When I drove off the smooth motorway and onto lumpy, cambered back roads in England, the GTI continued to prove its breadth and capability. My test car had three-mode adaptive dampers (Dynamic Chassis Control, or DCC) fitted—a US$1200 option in England. I kept the suspension mostly in the middle, normal mode because of the multiple steps needed to toggle between settings, and the VW soaked up all the imperfections with ease, while maintaining near-perfect body control. While the Volkswagen may lack that last little bit of driver involvement that you get in a Focus ST at the limit, the GTI chassis is better balanced overall.

The trip computer displayed an average 25-mpg over three-days of very quick driving. The dash gauge indicated 30 mpg during a 90 mph run to the airport with four people and luggage. VW estimates an EPA rating of 24 mpg city and 34 mpg highway for the new GTI.

The GTI’s DSG gearbox works flawlessly but I still miss rowing my own gears. There is something about the simple, German layout with the classic tartan cloth seats and meaty steering wheel that feels better with a manual gearbox. Luckily, the DSG is optional. I can’t wait to try the three-pedal version.

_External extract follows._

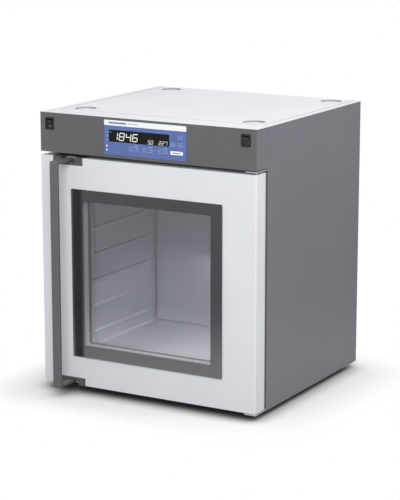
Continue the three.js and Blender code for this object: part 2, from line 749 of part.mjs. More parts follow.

My GTI tester didn’t have the new Performance Package, which includes an electronically-controlled limited-slip differential, 10 more horses (to 230 hp), and larger brakes—13.4-inch front rotors instead of 12.4-inch. For about US$1500 in the UK, I’d likely add this option, if only for the diff. Still, without it, the GTI never struggled for traction or speed. When I turned off the stability control (as much as possible) I could barely get any wheelspin, no matter how stupid I tried to be with the throttle by rocketing out of roundabouts. It’s a deep contrast from the Focus ST.
It wasn’t easy giving the GTI back to the VW UK press office. It’s going to be a long wait until spring/summer 2014 for the new Volkswagen hatchback’s arrival in the States. The base Golf in the U.S. will get a new turbocharged 1.8-liter engine with 170 hp and 184 lb-ft of torque, replacing the less-than-brilliant 2.5-liter five-cylinder engine that’s standard the outgoing base Golf. VW of America also will offer the 2.0 TDI. Thankfully, VW has confirmed both six-speed manual and DSG automatic gearbox options with all three engines. The U.S.-spec GTI will have an estimated 210 hp and 258 lb-ft of torque. The horsepower number is down from the Euro GTI, most likely due to our lower-octane fuel.

Other changes include a conventional handbrake on our cars instead of the frustrating (and fun-sapping) electronic e-brake on European models. The GTI’s Performance Package eventually will be available here, and summer performance tires will finally be offered too. Golf and GTI models for the U.S. will be built in Puebla, Mexico. VW also says that pricing in the States will be very competitive. Figure just under $20,000 for a base Golf and $26-28,000 for a GTI. I can’t wait.